### PROBLEM
Reproduce all lines of the listing below in which the word "names" occurs.

- - -

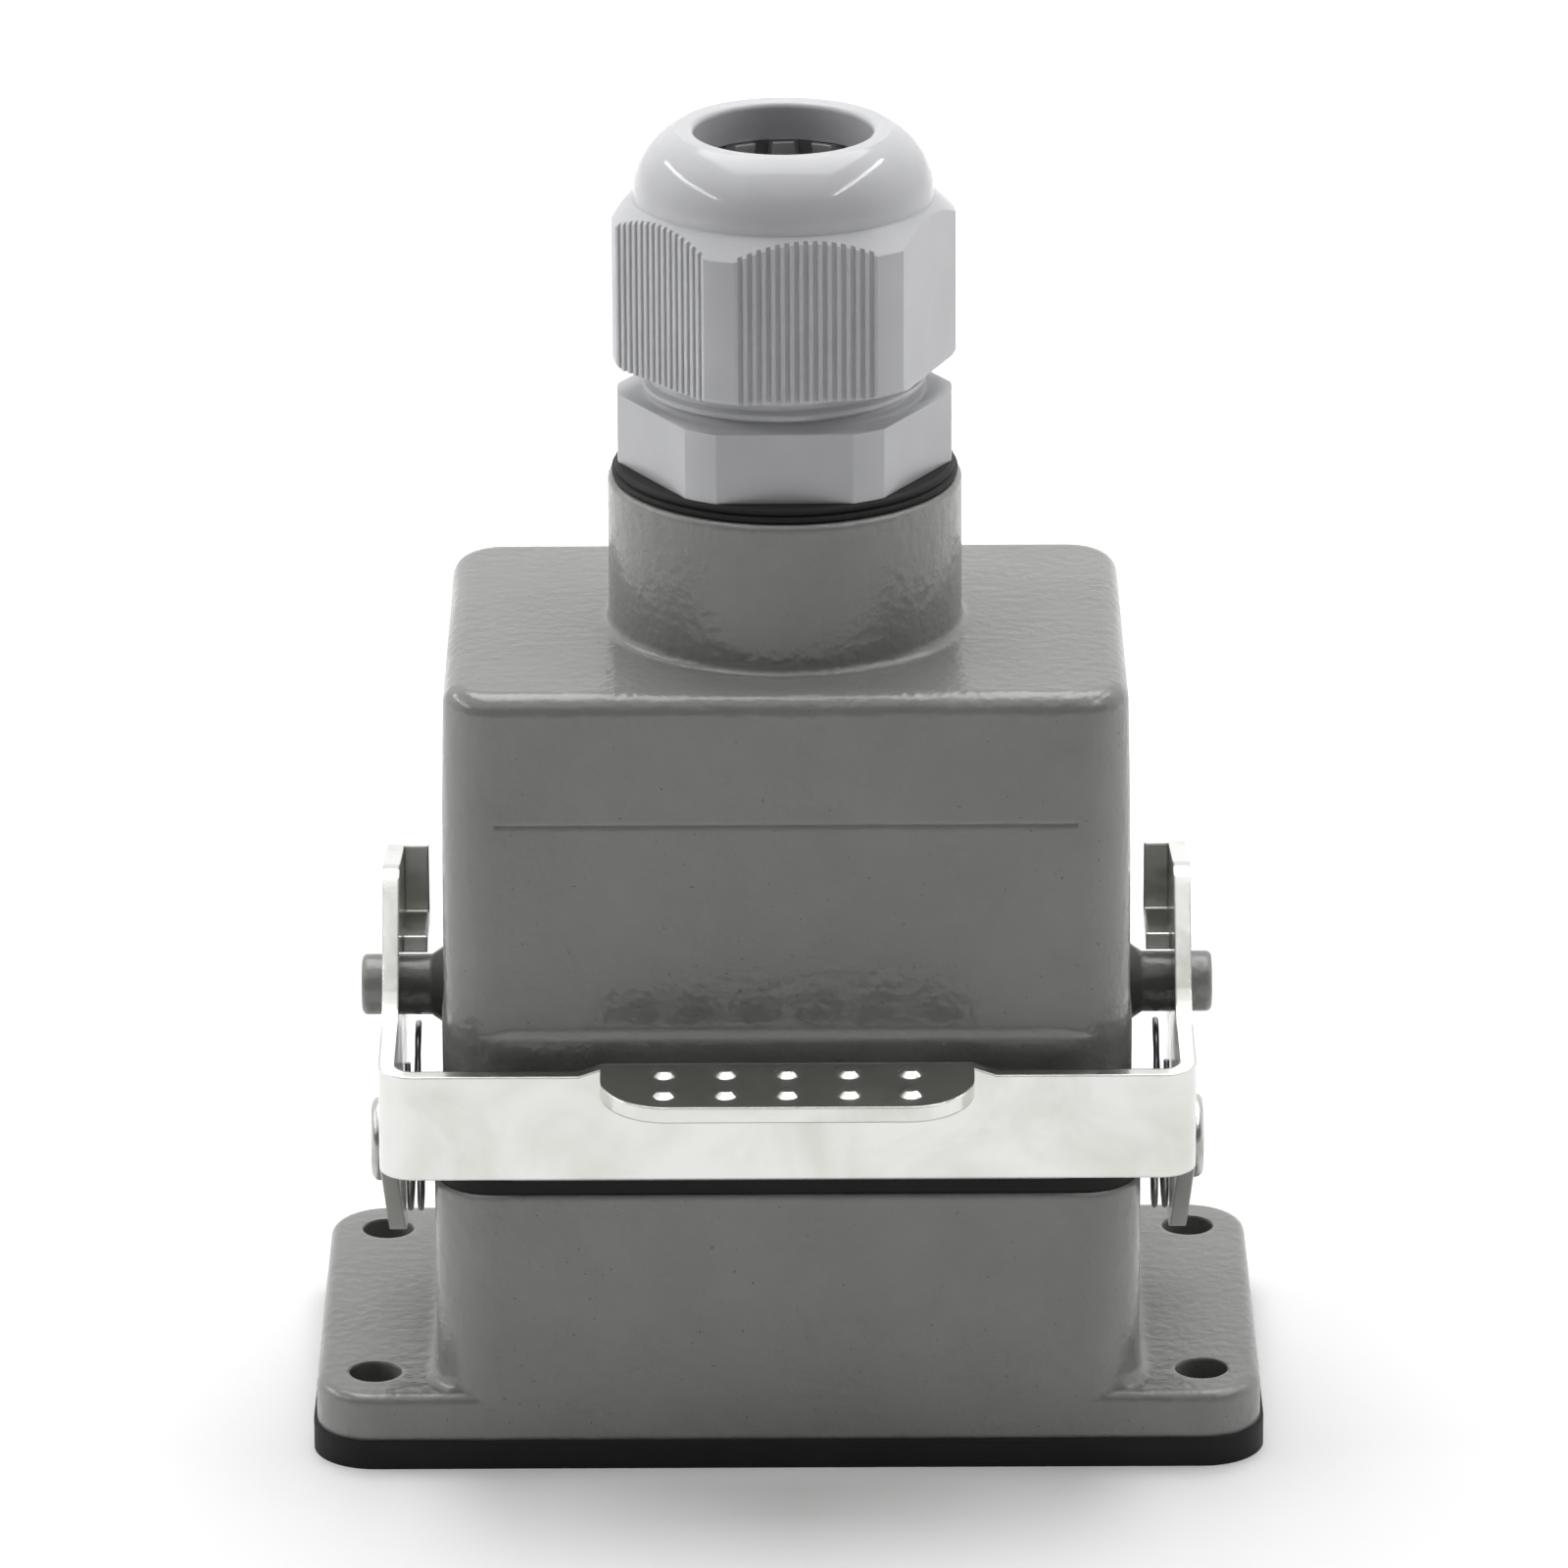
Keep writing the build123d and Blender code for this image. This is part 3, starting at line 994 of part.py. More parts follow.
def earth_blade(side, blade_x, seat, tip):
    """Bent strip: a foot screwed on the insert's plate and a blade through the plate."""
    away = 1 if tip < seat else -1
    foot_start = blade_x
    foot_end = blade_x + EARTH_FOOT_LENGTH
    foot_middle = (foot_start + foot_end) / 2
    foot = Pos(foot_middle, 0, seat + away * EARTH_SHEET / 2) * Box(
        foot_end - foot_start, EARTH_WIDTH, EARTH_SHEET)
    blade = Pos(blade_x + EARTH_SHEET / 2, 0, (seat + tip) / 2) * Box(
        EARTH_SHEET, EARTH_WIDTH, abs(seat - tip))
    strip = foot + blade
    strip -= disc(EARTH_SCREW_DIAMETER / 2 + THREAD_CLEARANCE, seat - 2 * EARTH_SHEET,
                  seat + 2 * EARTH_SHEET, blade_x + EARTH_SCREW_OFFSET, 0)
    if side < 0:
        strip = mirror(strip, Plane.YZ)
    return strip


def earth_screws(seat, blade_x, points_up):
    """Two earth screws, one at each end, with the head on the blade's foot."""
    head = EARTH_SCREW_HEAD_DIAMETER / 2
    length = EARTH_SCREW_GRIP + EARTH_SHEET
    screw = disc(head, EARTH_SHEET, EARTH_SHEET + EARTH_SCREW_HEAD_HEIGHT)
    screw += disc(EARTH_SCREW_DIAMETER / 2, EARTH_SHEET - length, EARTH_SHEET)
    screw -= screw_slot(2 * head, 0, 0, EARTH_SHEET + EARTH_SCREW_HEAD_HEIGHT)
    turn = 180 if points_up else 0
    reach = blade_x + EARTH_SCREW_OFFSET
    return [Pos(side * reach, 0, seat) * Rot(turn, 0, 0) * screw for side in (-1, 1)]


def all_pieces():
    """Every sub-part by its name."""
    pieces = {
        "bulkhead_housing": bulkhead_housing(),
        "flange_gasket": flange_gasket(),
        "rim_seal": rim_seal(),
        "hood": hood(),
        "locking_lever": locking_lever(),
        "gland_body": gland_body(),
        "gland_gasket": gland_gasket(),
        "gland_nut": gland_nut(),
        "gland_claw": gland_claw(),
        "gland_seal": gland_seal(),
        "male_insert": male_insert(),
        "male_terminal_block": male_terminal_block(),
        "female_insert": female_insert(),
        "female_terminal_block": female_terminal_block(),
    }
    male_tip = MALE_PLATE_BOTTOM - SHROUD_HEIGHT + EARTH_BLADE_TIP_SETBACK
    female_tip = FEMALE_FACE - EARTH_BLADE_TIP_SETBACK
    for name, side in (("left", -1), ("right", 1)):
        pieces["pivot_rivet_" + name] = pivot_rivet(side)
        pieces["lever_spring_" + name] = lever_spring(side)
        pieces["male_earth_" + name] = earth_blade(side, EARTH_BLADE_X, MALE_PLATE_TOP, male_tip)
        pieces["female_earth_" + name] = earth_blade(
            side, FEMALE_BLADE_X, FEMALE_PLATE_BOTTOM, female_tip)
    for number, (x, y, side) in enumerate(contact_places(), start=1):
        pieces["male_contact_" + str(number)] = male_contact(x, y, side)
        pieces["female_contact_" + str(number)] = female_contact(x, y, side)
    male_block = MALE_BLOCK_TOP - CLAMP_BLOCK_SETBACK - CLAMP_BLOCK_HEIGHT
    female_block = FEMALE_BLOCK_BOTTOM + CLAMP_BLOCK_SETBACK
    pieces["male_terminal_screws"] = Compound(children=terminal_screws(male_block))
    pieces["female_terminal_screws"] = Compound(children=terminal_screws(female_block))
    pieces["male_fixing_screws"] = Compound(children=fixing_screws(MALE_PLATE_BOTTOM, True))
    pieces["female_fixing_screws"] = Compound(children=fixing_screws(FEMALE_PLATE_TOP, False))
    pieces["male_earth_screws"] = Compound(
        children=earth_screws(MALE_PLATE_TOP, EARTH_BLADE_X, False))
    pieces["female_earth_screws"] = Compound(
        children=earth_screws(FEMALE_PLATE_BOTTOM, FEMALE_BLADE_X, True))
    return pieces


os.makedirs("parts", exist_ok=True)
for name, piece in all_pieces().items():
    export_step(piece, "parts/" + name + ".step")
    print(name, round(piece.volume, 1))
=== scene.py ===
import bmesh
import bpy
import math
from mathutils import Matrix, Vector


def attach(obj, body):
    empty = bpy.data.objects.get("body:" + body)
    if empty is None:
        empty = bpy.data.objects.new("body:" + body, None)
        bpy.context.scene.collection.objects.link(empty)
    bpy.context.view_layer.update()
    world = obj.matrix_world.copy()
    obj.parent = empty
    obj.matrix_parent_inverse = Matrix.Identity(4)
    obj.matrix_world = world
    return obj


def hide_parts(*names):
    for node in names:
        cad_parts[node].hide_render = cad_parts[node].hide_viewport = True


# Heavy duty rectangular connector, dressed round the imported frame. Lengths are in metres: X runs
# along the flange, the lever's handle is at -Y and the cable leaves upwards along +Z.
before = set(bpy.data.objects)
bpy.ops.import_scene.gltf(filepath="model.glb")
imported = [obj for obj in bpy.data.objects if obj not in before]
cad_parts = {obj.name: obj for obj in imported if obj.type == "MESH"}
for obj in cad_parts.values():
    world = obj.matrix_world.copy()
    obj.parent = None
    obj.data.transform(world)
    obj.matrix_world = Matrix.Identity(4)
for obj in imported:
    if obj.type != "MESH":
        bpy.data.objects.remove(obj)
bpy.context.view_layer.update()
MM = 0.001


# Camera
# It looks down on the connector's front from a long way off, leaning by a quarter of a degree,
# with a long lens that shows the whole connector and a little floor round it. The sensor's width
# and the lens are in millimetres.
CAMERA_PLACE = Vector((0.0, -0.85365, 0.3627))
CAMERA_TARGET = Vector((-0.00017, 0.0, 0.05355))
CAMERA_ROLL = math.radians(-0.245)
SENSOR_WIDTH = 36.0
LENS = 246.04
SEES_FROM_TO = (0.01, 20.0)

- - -

### FULL OUTPUT
def hide_parts(*names):
    for node in names:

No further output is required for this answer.